To make these possible, the standard included nontext fields (in MARC known as “fixed fields”) that could be easily used by simple sort routines. The idea that the catalog could be created as a computerized, online access system from such records was still a decade away, but Librarian of Congress L. Quincy Mumford announced in his foreword to Avram’s 1968 document The MARC Pilot Project that MARC records would be distributed beginning in that year, and that this “should facilitate the development of automation throughout the entire library community.” And it did.

Dewey did not anticipate the availability of the LC printed card service when he proposed the standardization of the library catalog card, yet it was precisely that standardization that made it possible for libraries across America to add LC printed cards to their catalogs. Likewise, Avram did not anticipate the creation of the computerized online catalog during her early work on the MARC format, but it was the existence of years of library cataloging in a machine-readable form that made the Online Public Access Catalog (OPAC) a possibility.

Going online

The next development in library catalog technology was the creation of that computerized catalog. It would be great to be able to say that the move from the card catalog to the online catalog was done mainly with the library user’s needs in mind. That wasn’t my experience working on the University of California’s online catalog in the early 1980s. The primary motivators for that catalog were the need to share information about library holdings across the entire state university system (and the associated cost savings) and to move away from the expense and inefficiency of card production and the maintenance of very large card catalogs.

At the time that the library developed the first union catalog, which was generated from less than half a dozen years of MARC records created on the systems provided by the Ohio College Library Center (later known solely as OCLC) and the Research Libraries Group’s RLIN system, the larger libraries in the University of California systems were running from 100,000 to 150,000 cards behind filing into their massive card catalogs. This meant that cards entered the catalog about three months after the book was cataloged and shelved.
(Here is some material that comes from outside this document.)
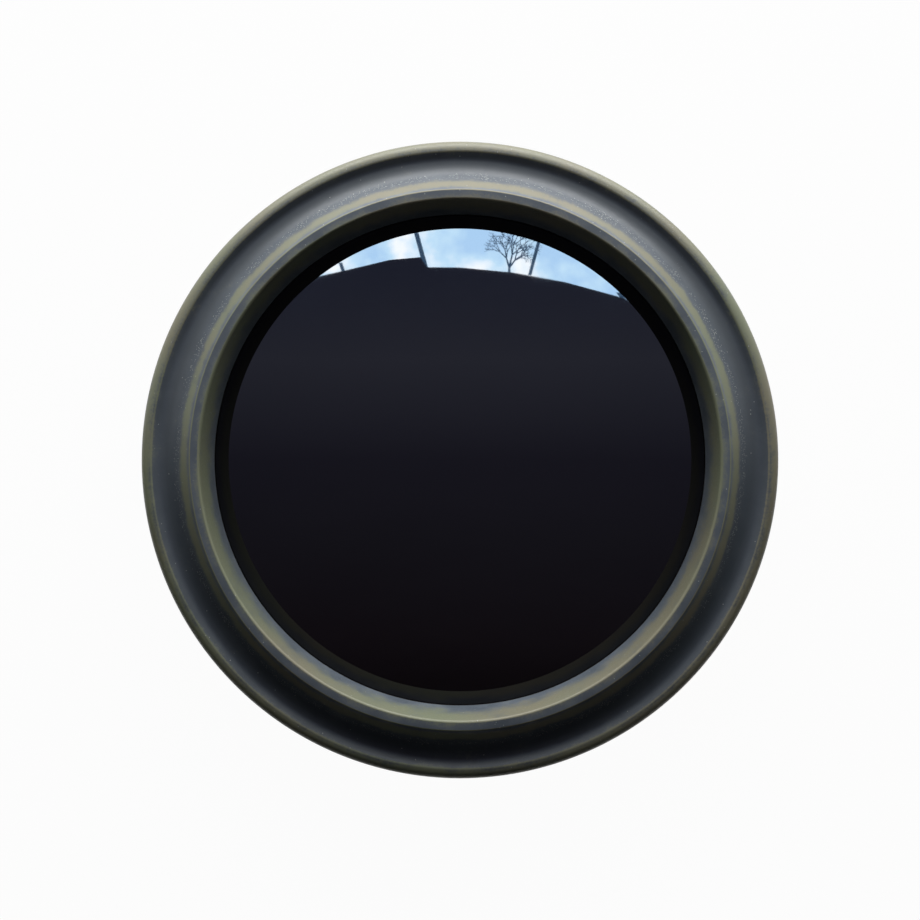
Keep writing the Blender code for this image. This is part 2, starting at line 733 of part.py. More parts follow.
def make_keepers(frame, material, screw_material):
    """Each keeper is modelled on +X and turned to its dog."""
    ledge_low = keeper_top - KEEPER_LEDGE
    half_angle = math.degrees(math.asin(KEEPER_HALF_WIDTH / keeper_outer))
    for side in SIDES:
        turn = Matrix.Rotation(math.radians(dog_angles[side]), 4, "Z")
        plate = bmesh.new()
        outline = arc(0, 0, keeper_outer, -half_angle, half_angle, 5)
        outline += [(keeper_face, KEEPER_HALF_WIDTH), (keeper_face, -KEEPER_HALF_WIDTH)]
        prism(plate, outline, ledge_low - KEEPER_DROP, keeper_top)
        bmesh.ops.transform(plate, matrix=turn, verts=plate.verts)
        keeper = to_object("keeper_" + side, plate, material)
        shelf = bmesh.new()
        add_box(
            shelf,
            (keeper_face - TONGUE_GAP - KEEPER_BITE, -KEEPER_LEDGE_HALF_WIDTH, ledge_low),
            (keeper_face + KEEPER_PLATE / 3, KEEPER_LEDGE_HALF_WIDTH, keeper_top - SEAT_GAP),
        )
        join(keeper, helper_at("keeper_shelf_" + side, shelf, turn))
        holes = bmesh.new()
        places = keeper_screw_places(side)
        add_holes(holes, KEEPER_SCREW, KEEPER_PLATE + CUT_OVER, places)
        cut(keeper, helper_at("keeper_holes_" + side, holes))
        put(keeper, frame, (0, 0, 0))
        names = [f"keeper_screw_{side}_{index + 1}" for index in range(len(places))]
        screws(names, KEEPER_SCREW, frame, places, screw_material)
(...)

For a major research library, having a catalog that was three months out of date—and only promising to get worse as library staffing decreased due to budget cuts—made the online catalog solution a necessity.

Library catalogs moved online in the 1980s, some using the Dynix system. Photo: Skylarstrickland/Wikimedia

We, and by “we” I mean all of us in library technology during this time, created those first systems using the data we had, not the data we would have liked to have had. The MARC records that we worked with were in essence the by-product of card production. And now, some 35 years later, we are still using much the same data even though information technology has changed greatly during that time, potentially affording us many opportunities for innovation. Quite possibly the greatest mistake made in the last two to three decades was failing to create a new data standard that would be more suited to modern technology and less an imitation of the library card in machine-readable form. The MARC record, designed as a format to carry bibliographic data to the printer, was hardly suited to database storage and manipulation. That doesn’t mean that databases couldn’t be created, and to be sure all online catalogs have made use of database technology of some type to provide search and display capabilities, but it is far from ideal from an information technology standpoint.

The real problem is the mismatch of the models between the carefully groomed text of the catalog entry and the inherent functionality of the database management system. The catalog data was designed to be encountered in an alphabetical sequence of full headings, read as strings from left to right; strings such as “Tolkien, J. R. R. (John Ronald Reuel), 1892–1973” or “Tonkin, Gulf of, Region—Commerce—History—Congresses.” Following the catalog model of which Charles Cutter was a primary proponent, the headings for authors, titles, and subjects are designed to be filed together in alphabetical order in a “dictionary catalog.”

Managing and retrieving data

Database management systems, which are essential to permit efficient searching of large amounts of data, work on an entirely different principle from the sequential file. A database management system is able to perform what is called “random access,” which is the ability to go seemingly directly to the entry or entries that match the query. These entries are then pulled from the database as a set. A set of retrieved entries may be from radically different areas of the alphabetical sequence, and once retrieved are no longer in the context intended by the alphabetical catalog.

Database management systems include the ability to treat each word in a sentence or string as a separate searchable unit. This has been accepted as a positive development by searchers, and is now such a common feature of searching that today most do not realize that it was a novelty to their elders. No longer does a search have to begin at the same left-anchored entry determined by the library cataloging rules; no longer does the user need to know to search “Tonkin, Gulf of” and not “Gulf of Tonkin.” Oddly enough, in spite of the overwhelming use of keyword searching in library catalogs, which has been shown to be preferred by users even when a left-anchored string search was also available, library cataloging has continued its focus on headings designed for discovery via an alphabetical sequence. The entire basis of the discovery mechanism addressed by the cataloging rules has been rendered moot in the design of online catalogs, and the basic functioning of the online catalog does not implement the intended model of the card catalog. Parallel to the oft-voiced complaint that systems developers simply did not understand the intention of the catalog, the misunderstanding actually goes both ways: Significant differences in retrieval methods, that is, sequential discovery on headings versus set retrieval on keywords, did not lead to any adaptation of cataloging output to facilitate the goals of the catalog in the new computerized environment. Library systems remain at this impasse, some 35 years into the history of the online catalog. The reasons for this are complex and have both social and economic components.

It is not easy to explain why change was not made at this point in our technology history, but at least one of the factors was the failure to understand that cataloging is a response to technical possibilities. Whether the catalog is a book, a card file, or an online system, it can only be implemented as an available technology.

Unlike most other communities, the library community continues to develop some key data standards that it claims are “technology neutral.” It is, however, obvious that any data created today will be processed by computers, will be managed by database software, will be searched using database search capabilities, and will be accessed by users over a computer network. One ignores this technology at great peril.